On our last boat we quickly came to the conclusion that you need a "bright" boat below decks. An important aspect of this is good lighting. Spot lighting (reading lights etc.) is fine, but sometime you need to "open" the boat up to avoid a feeling of claustrophobia.

For this purpose the Alpenglow light is a clear winner. I plan to put 4 in the saloon (2 in the main area, one over the galley and one over the chart table). One in the vee berth, one in the forward heads, one in the aft heads and two in the after cabin. That's 9 lights at $97 each (ouch) for the 9-watt single power light. I will use the Red LED version ($119) over the chart table and in the forward heads.

Monday, January 25, 2010

Keel fuel tanks are finally in.....

OK, I accept that this bilge took longer than the painting of the Sistine Chapel Ceiling but ..... its a pretty bilge!
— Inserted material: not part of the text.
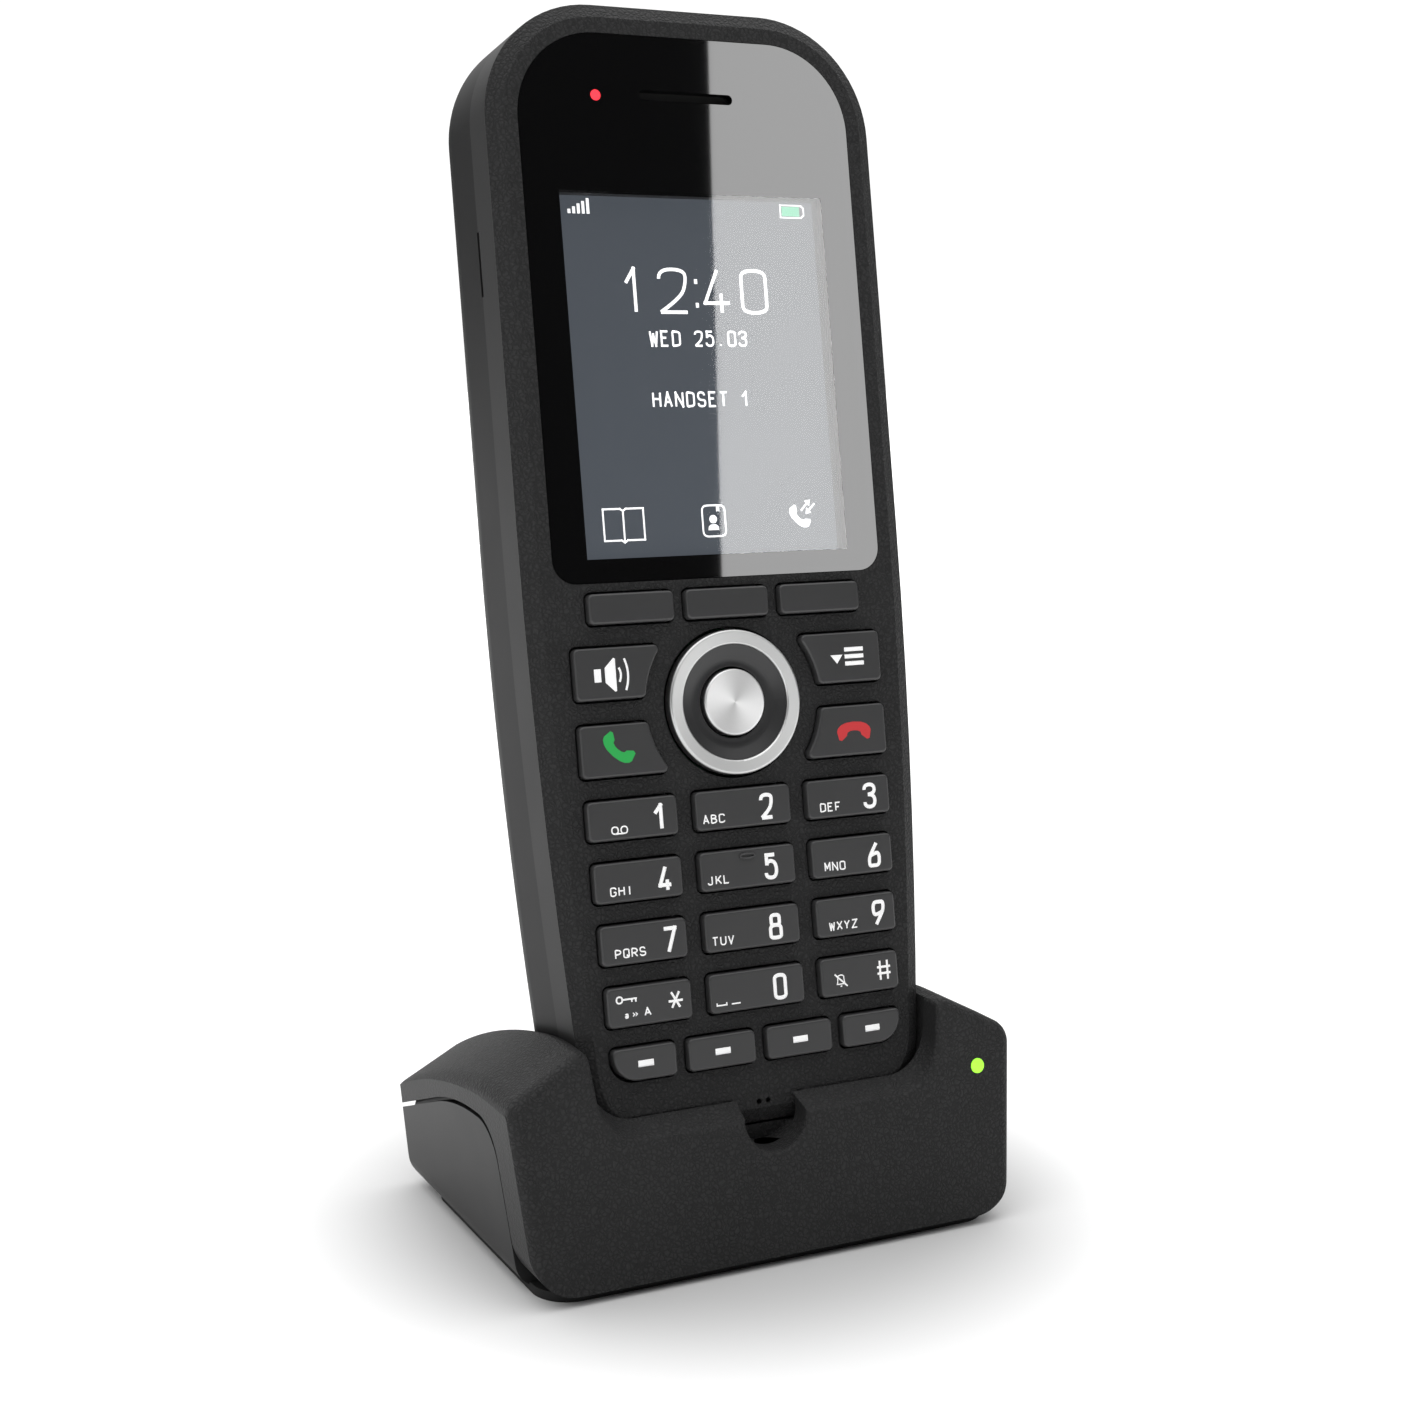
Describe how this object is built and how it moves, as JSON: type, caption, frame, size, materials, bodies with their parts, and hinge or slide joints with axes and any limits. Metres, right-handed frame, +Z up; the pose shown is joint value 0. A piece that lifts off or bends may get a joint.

Coosa board chocks that the tanks sit on.

Tank access with bilge pump system between

Aft tank.

One change was the use of 3M 2216 Scotch Adhesive to glue the haysite to the bottom of the tank. 3M were adamant that you should NOT use 5200.

Saturday, January 23, 2010

How much Horse Power do you need in a sailboat?

In the case of a 32ft WLL, 26,000 lbs. sailboat the short answer is 36HP for a nice cruise on Biscayne Bay and 100HP when trying to claw off a lee shore at 3am after you have screwed up your navigation.

Good old Nigel Calder has an excellent table on page 226 of his Marine Diesel Engines (3rd ed). He uses the example of a 32ft WLL, 26,000lb auxiliary sailboat, which is close enough to a fully loaded Whitby 42 to make no difference. Please refer to Calders book for details, but the basic figures are;

Hull speed = 7.58 Kts.
Shaft HP to reach hull speed allowing for 40% prop efficiency = 36.25HP.
Add 33% for power train loss = this gives a BHP of 48HP.

This ties in with all other tables I have seen. Obviously add a few HP for alternators and other bolt on's.

Friday, January 22, 2010

So why can't I install TWO engines.....

in a Whitby 42. I mean if its good enough for Bob Bitchin on his new Shannon 52 RDP?

OK, OK before anyone has a stroke only one of those engines in mine. I hadn't planned on making the engine decision for another year and in the interim I was busy torturing myself with questions about HP, turbo/no turbo, brand etc.

While on a visit to our friends in St. John, Pat and Bev, the Perkins Sabre M65 was mentioned. It pretty well fitted the HP slot between the 80HP recommended by the Whitby purists and the 50/55 HP non-turbo engines that were generally available (see next post on HP requirements). But the engine was out of production.

A few weeks later, when Jim E (previous mentioned boat guru etc.) said that he had a lead on two used Perkins Sabre M65 "at the right price", and would I be interested in one? I was. Pretty much anything that Jim mentions "at the right price', I am interested in, which may result in him being cited in my eventual divorce.

I am now the proud owner on a Perkins Sabre M65 with about 1,800 hrs in need of some cosmetic work, but otherwise in perfect working order.

Tuesday, January 12, 2010

Boat DC Wiring!!!!!!

Had the pleasure of visiting our friends Scott and Jeanie and their boat 'Joie de Vivre' in Stuart on Sunday. Always enjoy snooping around other boats, especially other Whitby 42's. Scott proudly showed me his wiring system and trust me he has reasons to be happy with it (installed, no doubt at great expense, by the previous owner). It is a thing of beauty but also serves to illustrate the complexity of the current method of wiring a boat. ALL the wires lead back to a central panel usually midships.

Installing such a system is way beyond my meager abilities and patience so my only choice would be to contract it out. This is unlikely to be a cheap option and unless I stand over the installer I may still not understand where all the squiggly amps go.


I can investigate one of the new distribution systems, e.g. the Capi2 bus based power supply systems. Nigel Calder went this route on his new sailboat Nada, not without some pain, see "On the Leading Edge"

This is one of the comments about the system which I like;

Comments which stop short of "are you completely f#&king nuts?" would be greatly appreciated.

Saturday, January 9, 2010

Weird weather in Miami......

One of the benefits of living in a warm part of the US, like Florida, is that you don't need things like heavy socks, woolly jumpers, heavy coats etc. That is until you have a spell of weather like we are currently experiencing. The manatee are passing out, iguanas are falling from the trees and the locals are beginning to look like Napoleon's troops on the retreat from Moscow.

But at least the sunsets are beautiful. This is the view from our apartment.